Firstly, I understand that there is a one-to-one mapping between "derangement", and "permutation cycle representation with all cycle of length bigger than one". So solving either is a solution to my question.

Secondly, I just want to generate all such cycles/derangements for a specific n, not a specific one, or some probability, for example, given $n=4$, I expect to get the collection above, or a collection of derangements of length 4.

Thirdly, the only requirement for the method/algorithm/formula is: it does not generate all the permutations and then remove the ones that does not satisfies the condition. i.e., it directly generates the answers one by one.

  • $\begingroup$ What you've listed is all permutations (not cycles) with no fixed points. Is that what you want? A transposition means a cycle of length $2$. Permutations with no fixed points are called derangements. $\endgroup$
    – Qudit
    Commented Mar 24, 2017 at 4:52
  • $\begingroup$ @Qudit that's the original problem I want to solve, but I just got algorithms either removes or skips the ones not satisfying the condition. So I am wondering if there is some advanced theory that can solve the problem directly. $\endgroup$
    – vapor
    Commented Mar 24, 2017 at 4:59
  • $\begingroup$ In that case you may want to clarify your question above. $\endgroup$
    – Qudit
    Commented Mar 24, 2017 at 5:01
  • 1
    $\begingroup$ Also, while it's possible to make such an algorithm, it's also pointless from an efficiency protective because asymptotically the number of derangements is $n! / e$ so it only saves at most a constant factor. $\endgroup$
    – Qudit
    Commented Mar 24, 2017 at 5:25
  • 2
    $\begingroup$ Do you want an algorithm that generates all derangements, or an algorithm that randomly generates single derangements? if the latter, do you want it to produce every derangement of $n$ numbers with equal probability? It's really unclear what you're asking. $\endgroup$ Commented Mar 24, 2017 at 16:53

2 Answers 2


Every permutation has a representation as a product of disjoint cycles. With suitable consideration for the commutativity of factors, this representation is unique. Since a derangement is a permutation with no fixed points, i.e. in which each disjoint cycle has length greater than one, all derangements of $\{1,2,\ldots,n\}$ can be constructed from the partitions of the set having parts of size at least two.
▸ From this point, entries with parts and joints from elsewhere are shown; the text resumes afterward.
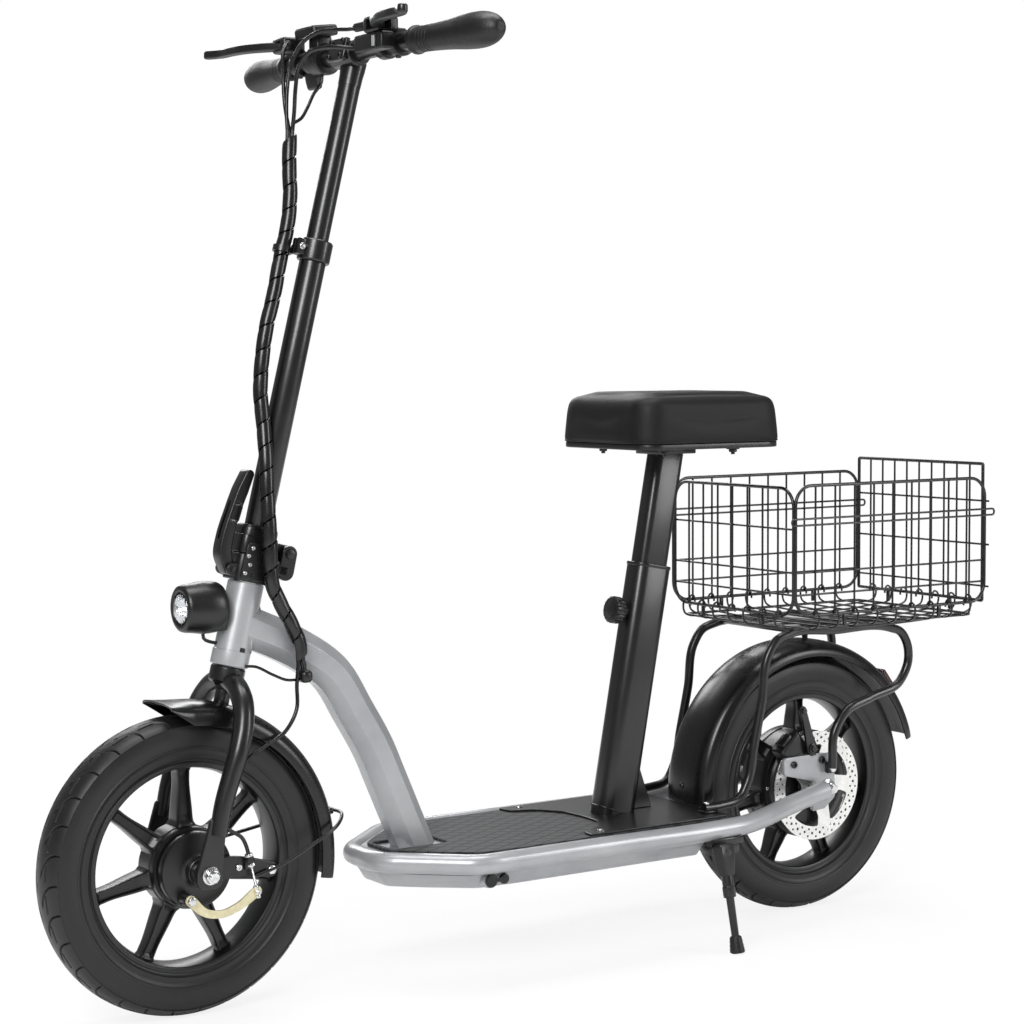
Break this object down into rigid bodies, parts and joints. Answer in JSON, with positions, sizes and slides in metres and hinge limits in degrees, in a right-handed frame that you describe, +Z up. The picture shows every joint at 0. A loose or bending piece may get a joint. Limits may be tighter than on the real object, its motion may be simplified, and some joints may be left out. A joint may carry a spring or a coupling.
{
  "type": "electric scooter",
  "caption": "Seated electric scooter with a folding stem, hub motor, drum and disc brakes, rear wire basket and kickstand; wheels, steering, levers and seat post move.",
  "frame": {"origin": "centre of the bounding box, on the floor that the two tyres and the kickstand stand on", "axes": "+X towards the rear wheel and the basket, +Y to the rider's right, +Z up"},
  "size_m": [1.4554, 0.632, 1.2461],
  "materials": {
    "battery_sleeve": "blue shrink sleeve",
    "black_cast_alloy": "black painted cast alloy",
    "black_plastic": "moulded black plastic",
    "black_vinyl": "black grained vinyl",
    "bright_steel": "bright plated steel",
    "cable_black": "black cable covering",
    "clear_lens": "clear moulded lens",
    "dark_red_lens": "dark red moulded lens",
    "grey_plastic": "grey plastic",
    "grip_rubber": "soft ribbed rubber",
    "mat_rubber": "grey rubber with a raised pattern",
    "satin_black_metal": "satin black powder coat",
    "silver_paint": "metallic silver lacquer",
    "tyre_rubber": "black rubber with tread",
    "yellow_zinc": "yellow zinc plating"
  },
  "bodies": {
    "frame": {"basket_floor": "satin_black_metal", "basket_front_panel": "satin_black_metal", "basket_left_panel": "satin_black_metal", "basket_rear_panel": "satin_black_metal", "basket_right_panel": "satin_black_metal", "battery_pack": "battery_sleeve", "belly_tray": "silver_paint", "brake_caliper": "satin_black_metal", "deck_frame": "silver_paint", "deck_mat": "mat_rubber", "front_brake_cable": "cable_black", "head_tube": "silver_paint", "headlight_housing": "black_plastic", "headlight_lens": "clear_lens", "left_dropout": "silver_paint", "main_tube": "silver_paint", "motor_controller": "bright_steel", "rear_axle": "bright_steel", "rear_brake_cable": "cable_black", "rear_fender": "black_plastic", "rear_rack": "satin_black_metal", "right_dropout": "silver_paint", "seat_base_cover": "satin_black_metal", "seat_post_sleeve": "satin_black_metal", "spiral_wrap": "cable_black", "tail_light": "dark_red_lens", "wiring_loom": "cable_black"},
    "rear_wheel": {"brake_disc": "bright_steel", "rear_tyre": "tyre_rubber", "rear_wheel": "black_cast_alloy"},
    "fork": {"brake_plate": "black_cast_alloy", "fender_stay": "satin_black_metal", "fold_base": "satin_black_metal", "fork": "satin_black_metal", "front_axle": "bright_steel", "front_fender": "black_plastic"},
    "caliper_arm": {"caliper_arm": "satin_black_metal"},
    "charge_cap": {"charge_cap": "black_plastic"},
    "stem_upper": {"display_unit": "black_plastic", "handlebar": "satin_black_metal", "left_grip": "grip_rubber", "left_lever_bracket": "black_plastic", "right_grip": "grip_rubber", "right_lever_bracket": "black_plastic", "stem_upper": "satin_black_metal", "switch_box": "black_plastic"},
    "fold_lever": {"fold_lever": "satin_black_metal"},
    "front_brake_arm": {"front_brake_arm": "yellow_zinc"},
    "front_wheel": {"front_tyre": "tyre_rubber", "front_wheel": "black_cast_alloy"},
    "kickstand": {"kickstand_leg": "satin_black_metal"},
    "left_brake_lever": {"left_brake_lever": "satin_black_metal"},
    "right_brake_lever": {"right_brake_lever": "satin_black_metal"},
    "seat": {"seat_cushion": "black_vinyl", "seat_pan": "black_plastic", "seat_post": "satin_black_metal"},
    "seat_knob": {"seat_knob": "black_plastic"},
    "stem_lower": {"stem_lower": "satin_black_metal"},
    "switch_rocker": {"switch_rocker": "grey_plastic"},
    "throttle_paddle": {"throttle_paddle": "black_plastic"}
  },
  "joints": [
    {"name": "steering", "type": "hinge", "parent": "frame", "child": "fork", "pos_m": [-0.45831, 0, 0.48308], "axis": [0.2419, 0, 0.9703], "range_deg": [-50, 50]},
    {"name": "front_wheel_spin", "type": "hinge", "parent": "fork", "child": "front_wheel", "pos_m": [-0.54031, 0, 0.18738], "axis": [0, 1, 0], "continuous": true},
    {"name": "front_brake_arm_swing", "type": "hinge", "parent": "fork", "child": "front_brake_arm", "pos_m": [-0.56031, -0.0662, 0.15598], "axis": [0, -1, 0], "range_deg": [0, 8]},
    {"name": "stem_fold", "type": "hinge", "parent": "fork", "child": "stem_lower", "pos_m": [-0.39234, 0, 0.56908], "axis": [0, 1, 0], "range_deg": [0, 55]},
    {"name": "fold_lever_swing", "type": "hinge", "parent": "fork", "child": "fold_lever", "pos_m": [-0.47235, 0, 0.55409], "axis": [0, -1, 0], "range_deg": [0, 75]},
    {"name": "stem_height", "type": "slide", "parent": "stem_lower", "child": "stem_upper", "axis": [0.2419, 0, 0.9703], "range_m": [-0.16, 0], "deforming": ["spiral_wrap", "front_brake_cable", "rear_brake_cable", "wiring_loom"]},
    {"name": "left_lever_squeeze", "type": "hinge", "parent": "stem_upper", "child": "left_brake_lever", "pos_m": [-0.31833, -0.125, 1.22506], "axis": [0, 0, 1], "range_deg": [0, 16], "stiffness_Nm_per_rad": 0.6, "springref_deg": -8.59},
    {"name": "right_lever_squeeze", "type": "hinge", "parent": "stem_upper", "child": "right_brake_lever", "pos_m": [-0.31833, 0.125, 1.22506], "axis": [0, 0, -1], "range_deg": [0, 16], "stiffness_Nm_per_rad": 0.6, "springref_deg": -8.59},
    {"name": "throttle_push", "type": "hinge", "parent": "stem_upper", "child": "throttle_paddle", "pos_m": [-0.28783, 0, 1.20406], "axis": [0, 1, 0], "range_deg": [0, 40], "stiffness_Nm_per_rad": 0.15, "springref_deg": -17.19},
    {"name": "switch_rock", "type": "hinge", "parent": "stem_upper", "child": "switch_rocker", "pos_m": [-0.32433, -0.125, 1.20456], "axis": [0, 1, 0], "range_deg": [-7, 7]},
    {"name": "rear_wheel_spin", "type": "hinge", "parent": "frame", "child": "rear_wheel", "pos_m": [0.45969, 0, 0.18738], "axis": [0, 1, 0], "continuous": true},
    {"name": "caliper_arm_pull", "type": "hinge", "parent": "frame", "child": "caliper_arm", "pos_m": [0.43219, -0.071, 0.24748], "axis": [0, -1, 0], "range_deg": [0, 20]},
    {"name": "kickstand_swing", "type": "hinge", "parent": "frame", "child": "kickstand", "pos_m": [0.20769, -0.146, 0.137], "axis": [0, -1, 0], "range_deg": [0, 85]},
    {"name": "seat_height", "type": "slide", "parent": "frame", "child": "seat", "axis": [0.1857, 0, 0.9826], "range_m": [-0.045, 0.06]},
    {"name": "seat_knob_turn", "type": "hinge", "parent": "frame", "child": "seat_knob", "pos_m": [0.1477, 0, 0.4595], "axis": [-0.9826, 0, 0.1857], "range_deg": [0, 270]},
    {"name": "charge_cap_swing", "type": "hinge", "parent": "frame", "child": "charge_cap", "pos_m": [-0.14681, -0.1262, 0.14], "axis": [0, 0, 1], "range_deg": [0, 110]}
  ],
  "couplings": [
    {"joint": "front_brake_arm_swing", "follows": "left_lever_squeeze", "ratio": 0.5},
    {"joint": "caliper_arm_pull", "follows": "right_lever_squeeze", "ratio": 1.25}
  ]
}
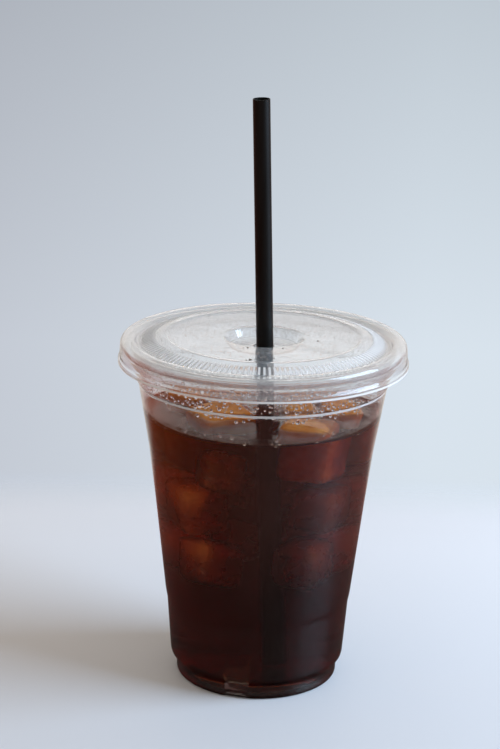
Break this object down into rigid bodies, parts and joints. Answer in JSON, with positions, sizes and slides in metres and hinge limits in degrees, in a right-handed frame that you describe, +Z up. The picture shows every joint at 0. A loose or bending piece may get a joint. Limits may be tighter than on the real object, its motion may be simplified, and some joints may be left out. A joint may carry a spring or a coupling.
{
  "type": "cold brew coffee in a takeaway cup",
  "caption": "Clear takeaway cup of black coffee over ice, with a flat lid pressed on and a straight black straw standing in its middle.",
  "frame": {"origin": "on the surface that the cup stands on, under the middle of its foot", "axes": "+Z up, -Y towards the viewer, +X to that viewer's right"},
  "size_m": [0.102, 0.102, 0.2093],
  "materials": {
    "clear_cup_plastic": "clear, smooth and glossy",
    "clear_lid_plastic": "clear, a little hazy, with droplets under it",
    "black_straw_plastic": "black, satin",
    "coffee": "clear dark brown liquid",
    "ice": "clear ice with rounded, melted edges"
  },
  "bodies": {
    "root": {"cup": "clear_cup_plastic", "lid": "clear_lid_plastic", "straw": "black_straw_plastic", "coffee": "coffee", "ice_01": "ice", "ice_02": "ice", "ice_03": "ice", "ice_04": "ice", "ice_05": "ice", "ice_06": "ice", "ice_07": "ice"}
  },
  "joints": []
}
Indeed, given such a partition, say having $m$ parts of sizes $k_1+k_2+\ldots+k_m=n$ and each $k_i\ge2$, there will be $\prod_{i=1}^m (k_i-1)! $ corresponding derangements.

Turning this observation into an explicit algorithm provides an opportunity to discuss both generating integer partitions of $n$ and generating set partitions of $\{1,2,\ldots,n\}$.

  1. Input positive integer $n$. If $n \lt 2$, exit (no derangements).
  2. Generate all the integer partitions of $n$ whose smallest part is at least two, i.e.: $$k_1+k_2+\ldots+k_m=n$$ where $k_1\ge k_2\ge \ldots \ge k_m \ge 2$.
  3. For each such integer partition of $n$, generate all the set partitions of $\{1,2,\ldots,n\}$ whose subsets have corresponding sizes $k_i$.
  4. For each such set partition of $\{1,2,\ldots,n\}$, generate all the disjoint cyclic decompositions where the cycles have the parts of the set partition as their underlying disjoint sets.
  5. Output such a permutation (derangement).

Each step between the first one and the fifth one can be accomplished in at least one and possibly in multiple ways. Since each step depends on the results of the previous step, we generate the outputs as leaves of a tree of dependent choices. To output all possible derangements requires backtracking through this tree of choices, i.e. when all possibilities for a given step are exhausted, control passes back the the previous step to continue generation.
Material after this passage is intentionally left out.